Della Warrior, director of the Santa Fe-based Museum of Indian Arts and Culture, said in an email that Nakotah LaRance was an inspiration to students who grasped his unique talent.
“You could tell from the faces and smiles of the young people that were Nakotah’s students that they were in awe,” she wrote. “He was their role model and the person that motivated them to want to hoop dance.”
David Roche, director and CEO of the Heard Museum, said in a statement the museum mourned the “tragic loss” of LaRance, whom he called a beloved member of the community.
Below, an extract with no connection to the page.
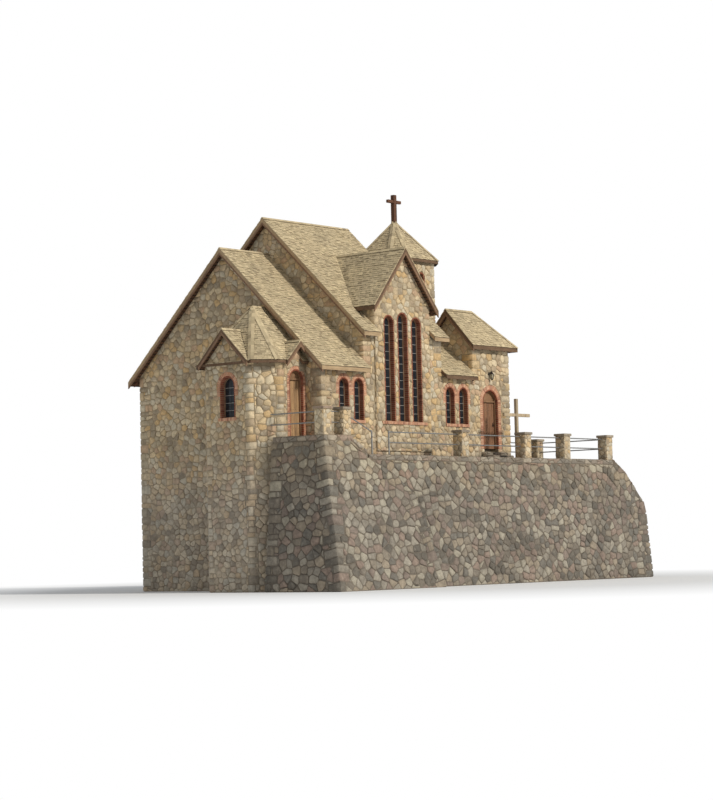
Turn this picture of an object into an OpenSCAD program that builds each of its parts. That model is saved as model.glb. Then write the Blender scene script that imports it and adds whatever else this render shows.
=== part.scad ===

“The memory of his dazzling artistry in the hoop dance arena is a gift to all of us that had the good fortune to see him perform, but his legacy as a teacher to countless Native youth is what will ensure that his legacy lives on,” he said.
Though Nakotah LaRance didn’t say goodbye when he walked out the door Saturday night, Steve LaRance said his family has had some level of closure and peace because they had “a beautiful last day” with his son. The family enjoyed a barbecue, watched UFC fights and played in the water in the Rio Grande on Saturday.
“He was very, very happy on his last day,” he said. “He was so joyful.”
Steve LaRance said he laid his son to rest Tuesday, and the family plans to hold a memorial in the future. He said people can “continue his life’s work” by making donations to the Lightning Boy Foundation.
“I want him to be remembered as a humble, generous, caring young man who had embraced life, lived it to the fullest and shared his Native culture through dance, film and just being a very unique, special, one-of-a-kind human being,” his father said.
Nakotah LaRance is survived by his parents, sisters Nizhoni Denipah and Shandien LaRance, brother Cree LaRance, and numerous aunts and uncles.